Es brauchte drei Jahre, um das Projekt wieder auf Spur zu bringen. 2004 wurden neue Strukturen und klare Spielregeln eingeführt, technische Anforderungen für den Wagen festgelegt (beispielsweise die Grösse und die angepeilte Leistung) und ein übersichtliches Set von Modulen für die Weiterarbeit definiert: Karrosserie, Motoren, elektrisches System, Sicherheitssysteme und Energiesysteme.
Letzteres ist dabei das Schlüsselmodul: Das OScar-Projekt will auch alternative Designs für die individuelle und kollektive Mobilität finden, was unter anderem auch den Informationsaustausch beinhaltet, um beispielsweise die Flexibilität beim Gebrauch von Fahrzeugen oder eine sinnvolle Routenwahl zu ermöglichen. Der OScar wird von Beginn an ein «vernetzter» Wagen sein.





Derzeit sind gut 110 Leute aus aller Herren Länder im OScar-Projekt involviert. Im Mittelpunkt steht ein Kernteam von drei Entwicklern, und weitere rund 1000 Leute sind zwar registriert, spielen im Projekt aber (noch) keine aktive Rolle. Alle Teilnehmer betrachten die Mitarbeit als Hobby.
Die Profile der involvierten Mitarbeiter variieren stark. Aber während heutzutage der Bau eines Autos «eh bis zu einem gewissen Punkt hauptsächlich eine Software-Sache» ist, tendieren die Leute an einem Hardware-Projekt eher dazu, «echte» Techniker statt «bloss» Software-Ingenieure zu sein. Sie wissen zwar, wie man Software entwickelt, kennen aber auch den Geruch von Karrenschmiere.

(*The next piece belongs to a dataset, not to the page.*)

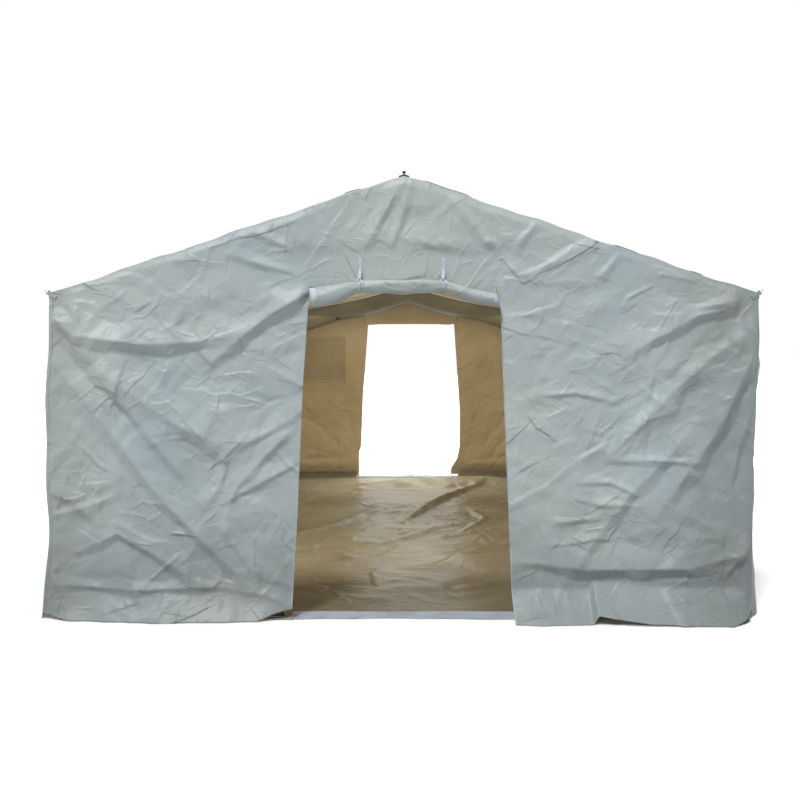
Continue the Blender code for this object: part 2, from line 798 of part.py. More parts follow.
# Corner fittings
def corner_fitting(end_name, facing, side_name, side):
    """A webbing tab on the end wall with an eye, and a steel ring whose bar runs in it."""
    outward = Vector((side * math.cos(tab_angle), 0, math.sin(tab_angle)))
    bar_axis = Vector((-side * math.sin(tab_angle), 0, math.cos(tab_angle)))
    tab_y = facing * (half_length + seat_gap + tab_thickness / 2)
    corner = Vector((side * half_width, tab_y, eave_height))
    eye_centre = corner + outward * (eye_radius + 2 * ring_wire_radius)
    frame = Matrix((outward, (0, 1, 0), bar_axis)).transposed().to_4x4()

    tab_name = f"{end_name}_{side_name}_guy_tab"
    strap = block_mesh(
        tab_name,
        (-tab_length, -tab_thickness / 2, -tab_width / 2),
        (0, tab_thickness / 2, tab_width / 2),
    )
    strap.transform(Matrix.Translation(eye_centre) @ frame)
    tab = add_part(tab_name, strap, "pale_tape")
    eye_half = tab_width / 2 - ring_running_gap
    eye_start = eye_centre - bar_axis * eye_half
    eye_end = eye_centre + bar_axis * eye_half
    eye_name = tab_name + "_eye"
    cut(tab, add_cutter(eye_name, rod_mesh(eye_name, eye_start, eye_end, eye_radius, 12)), "UNION")
    hole_radius = (ring_wire_radius + ring_running_gap) / math.cos(math.pi / 12)
    hole_start = eye_centre - bar_axis * tab_width
    hole_end = eye_centre + bar_axis * tab_width
    hole_name = tab_name + "_hole"
    cut(tab, add_cutter(hole_name, rod_mesh(hole_name, hole_start, hole_end, hole_radius, 12)))

    bar_half = tab_width / 2 + ring_wire_radius + ring_running_gap
    ring_points = [Vector((0, 0, -bar_half)), Vector((0, 0, bar_half))]
    bow_steps = 8
    for step in range(bow_steps + 1):
        turn = math.pi * step / bow_steps
        ring_points.append(Vector((ring_bar_offset + ring_radius * math.sin(turn), 0, bar_half * math.cos(turn))))
    ring_name = f"{end_name}_{side_name}_guy_ring"
    ring_mesh = tube_mesh(ring_name, [frame @ point for point in ring_points], ring_wire_radius, 2, cyclic=True)
    ring = add_part(ring_name, ring_mesh, "steel")
    ring.location = eye_centre


for end_name, facing in (("front", -1), ("rear", 1)):
    for side_name, side in (("left", -1), ("right", 1)):
        corner_fitting(end_name, facing, side_name, side)

# Studs on the gable peaks
stud_profile = (
    (0, stud_height),
    (stud_head_radius, stud_height),
    (stud_head_radius, stud_head_edge),
    (stud_neck_radius, stud_neck_top),
    (stud_neck_radius, stud_base_height),
    (stud_base_radius, stud_base_height),
    (stud_base_radius, 0),
    (0, 0),
)
for end_name, facing in (("front", -1), ("rear", 1)):
    stud = turned(end_name + "_apex_stud", "dark_metal", stud_profile, 12, closed=False)
    stud.location = (0, facing * (half_length - stud_inset), ridge_height + seat_gap)


# Inflation valves: all their pieces are turned about local Z, which points away from the beam
def cut_round_hole(part, name, place, radius, depth, frame):
    """Cuts a round hole, half its depth to each side of place."""
    hole = rod_mesh(name, (0, 0, -depth), (0, 0, depth), radius, 20)
    hole.transform(Matrix.Translation(place) @ frame)
    cut(part, add_cutter(name, hole))


def inflation_valve(name, arch, place, frame):
    """Base with a guide bar, plunger, spring and hinged cap, at place on the beam."""
    neck_top = valve_flange_thickness + valve_neck_height
    base_profile = (
        (valve_bore_radius, neck_top),
        (valve_neck_radius, neck_top),
        (valve_neck_radius, valve_flange_thickness),
        (valve_flange_radius, valve_flange_thickness),
        (valve_flange_radius, seat_gap),
        (valve_body_radius, seat_gap),
        (valve_body_radius, -valve_depth),
        (valve_seat_radius, -valve_depth),
        (valve_seat_radius, -valve_depth + valve_seat_thickness),
        (valve_bore_radius, -valve_depth + valve_seat_thickness),
    )
    base = turned(name + "_base", "valve_plastic", base_profile, 20, closed=True)
    base.matrix_world = Matrix.Translation(place) @ frame
    cut_round_hole(arch, name + "_port", place, valve_port_radius, arch_radius / 2, frame)

    bar_top = -valve_bar_drop
    bar_reach = (valve_bore_radius + valve_body_radius) / 2
    bar = block_mesh(
        name + "_bar",
        (-bar_reach, -valve_bar_width / 2, bar_top - valve_bar_thickness),
        (bar_reach, valve_bar_width / 2, bar_top),
    )
    bar.transform(base.matrix_world)
    cut(base, add_cutter(name + "_bar", bar), "UNION")
    guide_radius = (stem_radius + stem_running_gap) / math.cos(math.pi / 12)
    guide_start = (0, 0, bar_top - 2 * valve_bar_thickness)
    guide_end = (0, 0, bar_top + valve_bar_thickness)
    guide = rod_mesh(name + "_guide", guide_start, guide_end, guide_radius, 12)
    guide.transform(base.matrix_world)
    cut(base, add_cutter(name + "_guide", guide))

    button_top = neck_top - plunger_travel / 2
    disc_top = -valve_depth - seat_gap
    plunger_profile = (
        (0, button_top),
        (button_radius, button_top),
        (button_radius, button_top - button_thickness),
        (stem_radius, button_top - button_thickness),
        (stem_radius, disc_top),
        (plunger_disc_radius, disc_top),
        (plunger_disc_radius, disc_top - plunger_disc_thickness),
        (0, disc_top - plunger_disc_thickness),
    )
    plunger = turned(name + "_plunger", "valve_plastic", plunger_profile, 12, closed=False)
    plunger.matrix_world = base.matrix_world

    spring_low = bar_top + spring_wire_radius + seat_gap
    spring_high = button_top - button_thickness - spring_wire_radius - seat_gap
    coil = []
    coil_points = spring_points_per_turn * spring_turns
    for index in range(coil_points + 1):
        turn = 2 * math.pi * spring_turns * index / coil_points
        height = spring_low + (spring_high - spring_low) * index / coil_points
        coil.append((spring_radius * math.cos(turn), spring_radius * math.sin(turn), height))
    spring = add_part(name + "_spring", tube_mesh(name + "_spring", coil, spring_wire_radius, 0), "steel")
    spring.matrix_world = base.matrix_world

    cap_bottom = neck_top + seat_gap
    cap_top = cap_bottom + cap_top_thickness
    rim_inner = valve_neck_radius + cap_rim_clearance
    rim_outer = rim_inner + cap_rim_thickness
    cap_profile = (
        (0, cap_top),
        (rim_outer, cap_top),
        (rim_outer, cap_bottom - cap_rim_depth),
        (rim_inner, cap_bottom - cap_rim_depth),
        (rim_inner, cap_bottom),
        (0, cap_bottom),
    )
    hinge = Vector((0, -rim_outer, cap_bottom - cap_rim_depth))
    shifted = tuple((radius, height - hinge.z) for radius, height in cap_profile)
    cap = turned(name + "_cap", "valve_plastic", shifted, 20, closed=False)
    cap_hinge = bpy.data.objects.new(name + "_cap_hinge", None)
    parts.objects.link(cap_hinge)
    cap_hinge.matrix_world = base.matrix_world @ Matrix.Translation(hinge)
    cap.parent = cap_hinge
    cap.location = (0, rim_outer, 0)


facing_right = Matrix.Rotation(math.pi / 2, 4, "Y")
facing_left = Matrix.Rotation(-math.pi / 2, 4, "Y")
crest = leg_x - arch_radius
inflation_valve("front_valve", arches["front"], Vector((-crest, -end_arch_y, valve_height)), facing_right)
inflation_valve("rear_valve", arches["rear"], Vector((crest, end_arch_y, valve_height)), facing_left)

# Relief valve: its poppet stands in the body and lifts outwards
rafter_point = Vector((relief_station_x, end_arch_y, rafter_height(relief_station_x)))
rafter_run = Vector((math.cos(slope), 0, math.sin(slope)))
straight_down = Vector((math.sin(slope), 0, -math.cos(slope)))
relief_out = straight_down * math.cos(relief_tilt) + Vector((0, -math.sin(relief_tilt), 0))
relief_side = relief_out.cross(rafter_run)
relief_frame = Matrix((rafter_run, relief_side, relief_out)).transposed().to_4x4()
relief_place = rafter_point + relief_out * arch_radius
relief_profile = (
    (relief_bore_radius, relief_height),
    (relief_shoulder_radius, relief_height),
    (relief_body_radius, relief_shoulder_height),
    (relief_body_radius, valve_flange_thickness),
    (relief_flange_radius, valve_flange_thickness),
    (relief_flange_radius, seat_gap),
    (relief_bore_radius, seat_gap),
)
relief_body = turned("relief_valve_body", "valve_plastic", relief_profile, 20, closed=True)
relief_body.matrix_world = Matrix.Translation(relief_place) @ relief_frame
cut_round_hole(arches["rear"], "relief_port", relief_place, relief_port_radius, arch_radius / 2, relief_frame)
poppet_profile = (
    (0, relief_height + relief_poppet_proud),
    (relief_poppet_radius, relief_height + relief_poppet_proud),
    (relief_poppet_radius, seat_gap),
    (0, seat_gap),
)
poppet = turned("relief_valve_poppet", "steel", poppet_profile, 12, closed=False)
poppet.matrix_world = relief_body.matrix_world

for part in parts.objects:
    if part.type == "MESH":
        part.data.shade_smooth()
        part.data.set_sharp_from_angle(angle=math.radians(35))
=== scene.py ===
# Dressed model of an inflatable medical tent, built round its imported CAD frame.
# Metres throughout: X across the tent, Y from the front door to the rear door, Z up from the ground.
import math

import bmesh
import bpy
import numpy as np
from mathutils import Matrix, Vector


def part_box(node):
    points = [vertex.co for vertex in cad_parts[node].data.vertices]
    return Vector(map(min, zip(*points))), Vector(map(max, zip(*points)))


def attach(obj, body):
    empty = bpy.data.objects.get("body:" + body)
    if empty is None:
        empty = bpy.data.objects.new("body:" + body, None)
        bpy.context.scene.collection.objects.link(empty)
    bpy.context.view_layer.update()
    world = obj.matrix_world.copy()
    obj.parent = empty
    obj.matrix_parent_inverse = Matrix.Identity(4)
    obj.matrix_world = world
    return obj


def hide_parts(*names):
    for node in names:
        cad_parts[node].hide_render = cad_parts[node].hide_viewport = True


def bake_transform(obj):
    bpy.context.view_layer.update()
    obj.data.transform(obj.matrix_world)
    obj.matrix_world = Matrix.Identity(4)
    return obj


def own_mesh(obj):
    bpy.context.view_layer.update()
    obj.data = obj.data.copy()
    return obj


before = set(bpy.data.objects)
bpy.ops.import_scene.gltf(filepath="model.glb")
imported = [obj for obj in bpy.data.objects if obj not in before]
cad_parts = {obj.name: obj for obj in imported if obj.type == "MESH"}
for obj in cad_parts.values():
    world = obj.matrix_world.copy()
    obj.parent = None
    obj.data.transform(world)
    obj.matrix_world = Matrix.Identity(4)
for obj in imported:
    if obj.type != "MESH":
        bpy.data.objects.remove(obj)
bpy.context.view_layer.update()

# Air frame: three arches of coated cloth tube, welded along one seam and blown up hard. Each has a
# gusset under the crown, where the rafters meet, and a tight bend at each eave that puckers inside.
tent_half_width = 2.0
tent_half_length = 3.0
ridge_height = 2.5
eave_height = 1.83
roof_pitch = (ridge_height - eave_height) / tent_half_width
roof_slope = math.atan(roof_pitch)
arch_radius = 0.15
arch_clearance = 0.0013
leg_x = 1.8487
end_arch_y = 2.8487
eave_bend_radius = 0.17
crown_bend_radius = 0.25
gusset_depth = 0.08
gusset_reach = 0.85
pucker_depth = 0.011
pucker_spacing = 0.042
pucker_middle_x = 1.79
pucker_start_z = 1.35
beam_dark = (0.135, 0.124, 0.088, 1)
beam_pale = (0.190, 0.178, 0.132, 1)


def give(owner, taker, inputs):
    """Gives a node its inputs: another node's socket is linked, and any other value is set."""
    for name, value in inputs.items():
        if isinstance(value, bpy.types.NodeSocket):
            owner.node_tree.links.new(value, taker.inputs[name])
        else:
            taker.inputs[name].default_value = value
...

Sechs Jahre nach der Initialzündung erklärt die Website von OScar, dass das Projekt derzeit den Release 0.2 erreicht habe. Laut Merz bedeutet das, dass ein «frühes konzeptuelles Stadium» erreicht sei. «Wir versuchen nun nicht mehr, das Projekt zu beschleunigen, wir lassen es je nach verfügbaren Ressourcen einfach wachsen.» Und dann fügt er noch eine Lektion hinzu, die er gelernt hat: Die Art, wie man gewisse Sachen tut, ist wichtiger als die Deadline – besonders, wenn es um derart bahnbrechende Sachen wie die Entwicklung eines Open-Source-Autos geht.